Apologetics Thursday – Greek Thinking vs Jewish Thinking

Brad Jersak takes exception to the popular claims that Greek thinking is in contrast to Jewish thinking. He lists several “problems” with this type of reasoning. He starts with wondering “What Greek thinking” because Greek thinking incorporates a lot of various beliefs:

Which ‘Greek thinking’?

Not all Greek thinking is even close to the same. Much of this critique of ‘Greek thinking’ is based on faulty assumptions that come from reading the Greeks with Cartesian lenses (i.e. Enlightenment era rationalism that Plato would scoff at) and notions of dualism that are Gnostic but not Platonic in the least. So, what many critics of Plato are describing is actually Cartesian rationalism (Rene Descartes, early 1600’s) and then reading the entirety of Greek literature through those lenses. This shows how much we are conditioned to reading the Greeks through the very lenses we think they’re critiquing (in Plato for example). That is, it’s a projection of our own modernism that blinds us to Plato’s critique of rationalism and his actual epistemology, the core of which is contemplative.

The “What is Greek thinking” question seems more like a feigned ignorance than a serious question. True, not all Greek thinking is the same. But the Platonists are preciously what is being addressed. In his book “The Great Partnership”, Rabbi Sacks speaks out on the Platonism (and accompanying Negative Theology) that corrupted Christianity:

We owe virtually all our abstract concepts to the Greeks. The Hebrew Bible knows nothing of such ideas. There is a creation narrative – in fact, more than one – but there is no theoretical discussion of what the basic elements of the universe are. There is an enthralling story about the birth of monarchy in Israel, but no discussion, such as is to be found in Plato and Aristotle, about the relative merits of monarchy as opposed to aristocracy or democracy. When the Hebrew Bible wants to explain something, it does not articulate a theory. It tells a story.

And,

The fifth and most profound difference lies in the way the two traditions understood the key phrase in which God identifies himself to Moses at the burning bush. ‘Who are you?’ asks Moses. God replies, cryptically, Ehyeh asher ehyeh. This was translated into Greek as ego eimi ho on, and into Latin as ego sum qui sum, meaning ‘I am who I am’, or ‘I am he who is’. The early and medieval Christian theologians all understood the phrase to be speaking about ontology, the metaphysical nature of God’s existence. It meant that he was ‘Being-itself, timeless, immutable, incorporeal, understood as the subsisting act of all existing’. Augustine defines God as that which does not change and cannot change. Aquinas, continuing the same tradition, reads the Exodus formula as saying that God is ‘true being, that is being that is eternal, immutable, simple, self-sufficient, and the cause and principal of every creature’. 8

But this is the God of Aristotle and the philosophers, not the God of Abraham and the prophets. Ehyeh asher ehyeh means none of these things. It means ‘I will be what, where, or how I will be’. The essential element of the phrase is the dimension omitted by all the early Christian translations, namely the future tense. God is defining himself as the Lord of history who is about to intervene in an unprecedented way to liberate a group of slaves from the mightiest empire of the ancient world and lead them on a journey towards liberty.
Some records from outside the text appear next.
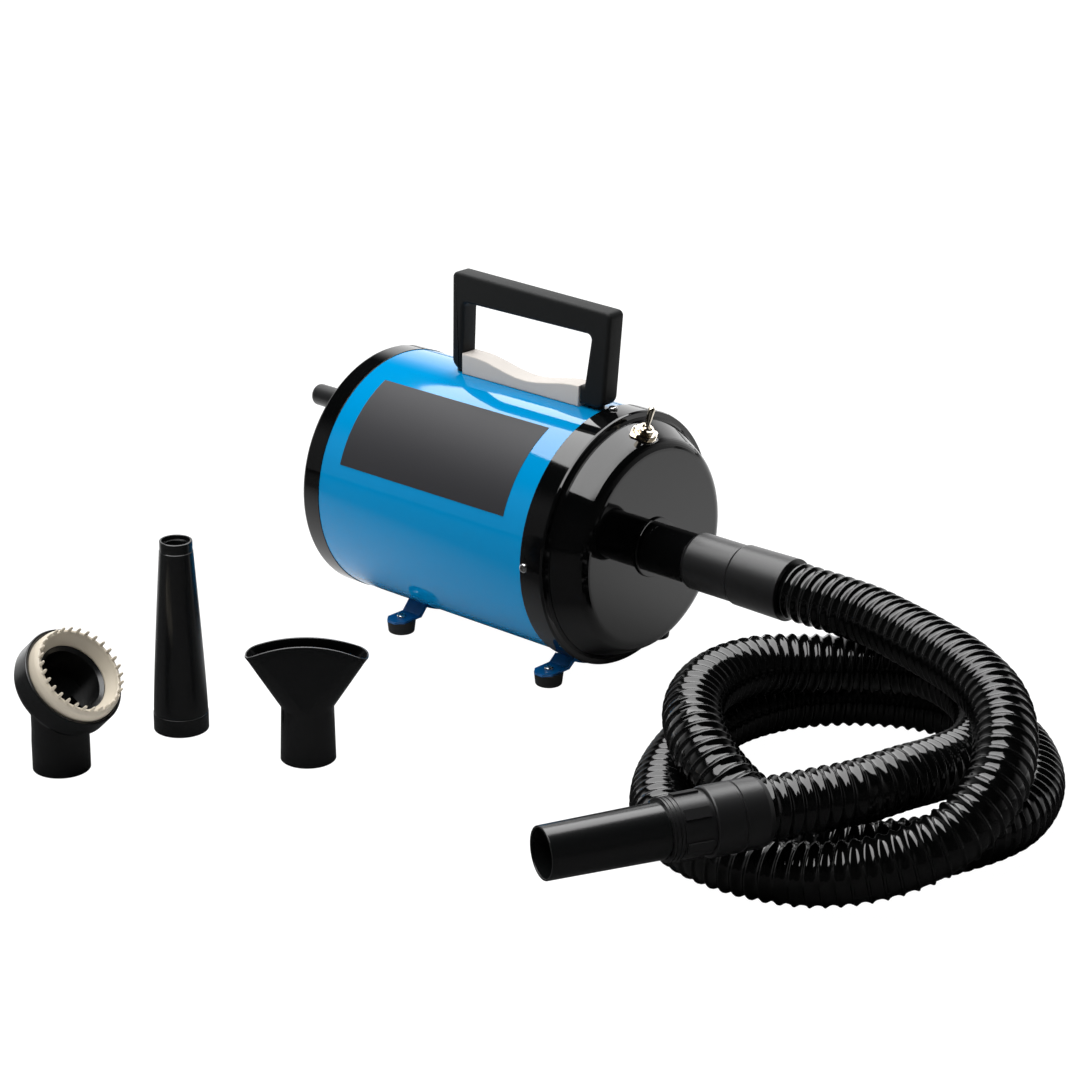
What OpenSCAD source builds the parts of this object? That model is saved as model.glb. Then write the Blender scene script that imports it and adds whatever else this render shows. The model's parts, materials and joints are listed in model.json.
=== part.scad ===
// Canister pet dryer with a ribbed hose and three loose air nozzles, in millimetres.
// Everything is drawn about the canister: its axis runs along +X, the middle of the blue
// tube is at x = 0 and the floor is z = 0. set_place() then shifts the whole set so that
// the middle of its footprint, hose left out, lies on the origin.

/* [Canister] */
// Outer radius of the blue tube
tube_r = 97.1; // [94:0.1:100]
// Wall of the blue tube
tube_wall = 1.2; // [0.8:0.1:2]
// Rear end of the blue tube
tube_rear_x = -105.7; // [-115:0.1:-104]
// Height of the canister's axis above the floor
axis_z = 105.2; // [105:0.1:110]
// Outer radius of the rear cap
rear_r = 97.6; // [97.4:0.1:101]
// Length of the rear cap that shows
rear_w = 18.1; // [17:0.1:24]

/* [Front dome] */
// Outer radius of the dome's band
band_r = 99.1; // [98.9:0.1:102]
// Rear edge of the dome's band
band_x = 105; // [104:0.5:107]
// Front face of the dome
face_x = 151.9; // [150:0.1:156]
// Lean of the dome's side from the axis, in degrees
dome_lean = 28; // [24:1:30]
// Radius of the dome's shoulder
shoulder_r = 10; // [6:0.5:14]
// Wall of the dome
dome_wall = 1.6; // [1.2:0.1:2]

/* [Outlet and hose] */
// Outer radius of the outlet pipe
pipe_r = 19.05; // [18:0.05:19.5]
// Wall of the outlet pipe
pipe_wall = 1.2; // [1:0.1:1.5]
// Free end of the outlet pipe
pipe_end_x = 228; // [220:1:232]
// Outer radius of the hose over its ribs
hose_r = 22; // [20:0.05:22.4]
// Depth of the groove between two ribs
rib_depth = 2.2; // [1:0.1:2.4]
// Distance from one rib to the next
rib_pitch = 12; // [12:0.5:16]
// Radius of the hose's bore
hose_bore_r = 17.2; // [15:0.1:17.4]

/* [Handle] */
// Width of the handle across the canister
handle_w = 17; // [14:0.5:24]
// Depth of the dip in the saddle's top
saddle_dip = 7.3; // [3:0.1:9]

/* [Feet] */
// Middle of the front foot strap
front_foot_x = 104.5; // [103:0.5:106]
// Middle of the rear foot strap
rear_foot_x = -49; // [-60:0.5:-45]
// Distance of each foot from the canister's middle plane
foot_y = 64; // [62:0.5:66]
// Height of a rubber foot
foot_h = 10; // [9:0.5:10.5]
// Width of a foot strap
strap_w = 18; // [14:0.5:20]
// Thickness of a foot strap
strap_t = 2; // [1.5:0.1:2]

/* [Toggle switch] */
// Lean of the switch's axis towards the front, in degrees
switch_lean = 28; // [24:1:30]
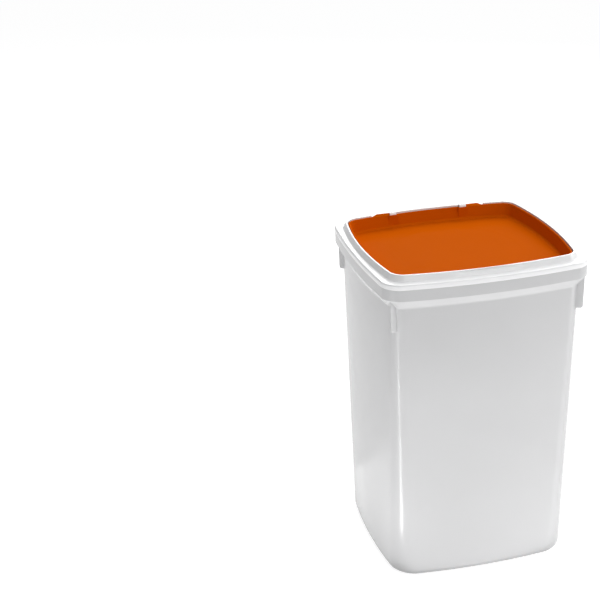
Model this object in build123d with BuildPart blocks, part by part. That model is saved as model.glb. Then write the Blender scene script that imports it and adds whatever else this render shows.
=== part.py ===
import math
import os

from build123d import *

os.makedirs("parts", exist_ok=True)

# Tub: half sizes are measured to the corner where its bowed sides would meet
foot_half_x = 121.5
foot_half_y = 112.5
foot_bow_x = 9.0
foot_bow_y = 9.0
foot_corner = 38.0
shoulder_half_x = 126.5
shoulder_half_y = 122.5
shoulder_bow_x = 11.0
shoulder_bow_y = 10.0
shoulder_corner = 22.5
shoulder_height = 407.0
tub_wall = 2.2
tub_floor = 2.5
foot_rounding = 10.5
foot_ring_width = 14.0
foot_recess = 1.5

# Collar at the top of the tub, and the rim that the frame sits on
side_overhang = 11.5
front_overhang = 5.6
collar_bow_x = 7.2
collar_bow_y = 11.2
collar_corner = 26.4
collar_inset = 0.5
cove_height = 11.5
cove_rounding = 5.0
collar_rounding = 1.2
collar_height = 15.5
rim_height = 3.0

# Gussets under the collar, at the corners
gusset_height = 33.0
gusset_thickness = 3.0
gusset_side_inset = 2.5
gusset_front_inset = 5.0
gusset_turn = 26.0
gusset_top_reach = 8.8
gusset_bottom_reach = 7.8
gusset_root = 20.0
gusset_rounding = 3.0

# Frame that snaps on the tub's rim
frame_seal_thickness = 1.5
plate_thickness = 2.5
plate_rounding = 2.2
skirt_thickness = 2.0
rim_clearance = 0.3
plug_clearance = 0.4
plug_thickness = 1.8
plug_depth = 11.5
bead_height = 1.6
bead_reach = 0.9
bead_from_bottom = 4.0
groove_play = 0.3
upstand_height = 7.5
upstand_rim = 2.4
upstand_slope = 3.3
upstand_rounding = 0.7
step_rounding = 1.0
well_wall = 2.2
ledge_width = 11.0
ledge_thickness = 2.2
scoop_half_width = 56.0
scoop_drop = 2.2
scoop_tilt = 36.0
scoop_length = 8.9

# Flap and its tray
shelf_width = 17.3
flap_bow = 11.0
flap_corner = 18.0
flap_gap = 0.8
flap_below_rim = 1.5
flap_depth = 20.0
flap_wall = 2.2
flap_floor = 2.2
flap_draft = 4.5
flap_rim_rounding = 0.8
flap_foot_rounding = 1.5
tray_rounding = 3.0
relief_radius = 88.0
relief_height = 0.5
lid_seal_inset = 1.0
lid_seal_width = 4.0
lid_seal_thickness = 2.0

# Hinge at the rear edge of the flap
hinge_inset = 1.8
hinge_below_rim = 1.0
knuckle_radius = 4.0
knuckle_inner = 58.0
knuckle_length = 25.0
trunnion_radius = 2.0
trunnion_length = 8.5
trunnion_clearance = 0.08
ear_gap = 0.8
ear_width = 10.0
ear_radius = 3.6
notch_gap = 0.7
rear_rim_drop = 5.4

# Heights that follow from the sizes above
cove_top = shoulder_height + cove_height
collar_top = cove_top + collar_height
rim_top = collar_top + rim_height
plate_bottom = rim_top + frame_seal_thickness
plate_top = plate_bottom + plate_thickness
upstand_top = plate_top + upstand_height
flap_top = upstand_top - flap_below_rim
flap_bottom = flap_top - flap_depth
ledge_top = flap_bottom - lid_seal_thickness
ledge_bottom = ledge_top - ledge_thickness
tray_floor = flap_bottom + flap_floor
plug_bottom = plate_bottom - plug_depth
bead_middle = plug_bottom + bead_from_bottom
hinge_z = flap_top - hinge_below_rim
rear_rim_top = flap_top - rear_rim_drop
floor_top = foot_recess + tub_floor

# Offsets of the outlines that follow from the sizes above
frame_half_x = shoulder_half_x + side_overhang
frame_half_y = shoulder_half_y + front_overhang
flap_half_x = frame_half_x - shelf_width
flap_half_y = frame_half_y - shelf_width
hinge_y = flap_half_y + flap_bow - hinge_inset
neck_outer = -skirt_thickness - rim_clearance
neck_inner = neck_outer - tub_wall
plug_outer = neck_inner - plug_clearance
plug_inner = plug_outer - plug_thickness
upstand_outer = flap_gap + upstand_rim
upstand_foot = upstand_outer + upstand_slope
lid_seal_outer = -flap_draft - lid_seal_inset
lid_seal_inner = lid_seal_outer - lid_seal_width
tray_slope = flap_draft / flap_depth
knuckle_outer = knuckle_inner + knuckle_length
ear_outer = knuckle_inner - ear_gap
ear_inner = ear_outer - ear_width
notch_inner = knuckle_inner - ear_gap
notch_outer = knuckle_outer + notch_gap
gusset_x = shoulder_half_x - gusset_side_inset
gusset_y = shoulder_half_y - gusset_front_inset
gusset_along = math.cos(math.radians(gusset_turn))
gusset_across = math.sin(math.radians(gusset_turn))
gusset_bottom = shoulder_height - gusset_height
far = frame_half_x * 2


def bowed_outline(half_x, half_y, bow_x, bow_y, corner):
    with BuildLine() as loop:
        ThreePointArc((-half_x, -half_y), (0, -half_y - bow_y), (half_x, -half_y))
        ThreePointArc((half_x, -half_y), (half_x + bow_x, 0), (half_x, half_y))
        ThreePointArc((half_x, half_y), (0, half_y + bow_y), (-half_x, half_y))
        ThreePointArc((-half_x, half_y), (-half_x - bow_x, 0), (-half_x, -half_y))
    make_face(loop.edges())
    fillet(vertices(), corner)


def tub_outline(height, grow=0.0):
    share = height / shoulder_height
    bowed_outline(
        foot_half_x + share * (shoulder_half_x - foot_half_x) + grow,
        foot_half_y + share * (shoulder_half_y - foot_half_y) + grow,
        foot_bow_x + share * (shoulder_bow_x - foot_bow_x),
        foot_bow_y + share * (shoulder_bow_y - foot_bow_y),
        foot_corner + share * (shoulder_corner - foot_corner) + grow,
    )


def frame_outline(grow=0.0):
    bowed_outline(
        frame_half_x + grow,
        frame_half_y + grow,
        collar_bow_x,
        collar_bow_y,
        collar_corner + grow,
    )


def flap_outline(grow=0.0):
    bowed_outline(
        flap_half_x + grow,
        flap_half_y + grow,
        flap_bow,
        flap_bow,
        flap_corner + grow,
    )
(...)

So, one of the key differences between Platonized Christianity and Jewish religion is abstract thinking about the nature of God. This is a key and heavy element in Platonism (and other varieties of Greek thought), but it was the Platonists who really captivated early Christianity. Justin Martyr, an early Christian apologist, makes the absurd claim that Moses was the one to influence Plato. Anything that Plato taught was just rehashing of Moses! Augustine claimed the Bible is absurd unless it is read in light of Platonism. Augustine elsewhere suggests stealing Platonistic philosophy. Origin shares tutelage with the famed Neo-Platonist Plotinus.

And all the Church Fathers show this Platonic influence in their writings. They deal with undermining the text of the Bible in favor of the abstract, in favor of the immutable, in favor of Platonism. This is where Christianity and Platonism need to part. In the wise words of Walter Brueggemann:

What is most crucial about this relatedness is that Israel’s stock testimony is unconcerned to use a vocabulary that speaks about Yahweh’s own person per se. Israel has little vocabulary for that and little interest in exploring it. Such modest terminology as Israel has for Yahweh’s self might revolve around “Yahweh is holy,” but this sort of language is not normally used, and most often it occurs only in specialized priestly manuals. More important, Israel’s characteristic adjectival vocabulary about Yahweh is completely lacking in terms that have dominated classical theology, such as omnipotent, omniscient, omnipresent. This sharp contrast suggests that classical theology, insofar as it is dominated by such interpretive categories and such concerns, is engaged in issues that are not crucial for Israel’s testimony about Yahweh and are in fact quite remote from Israel’s primary utterance.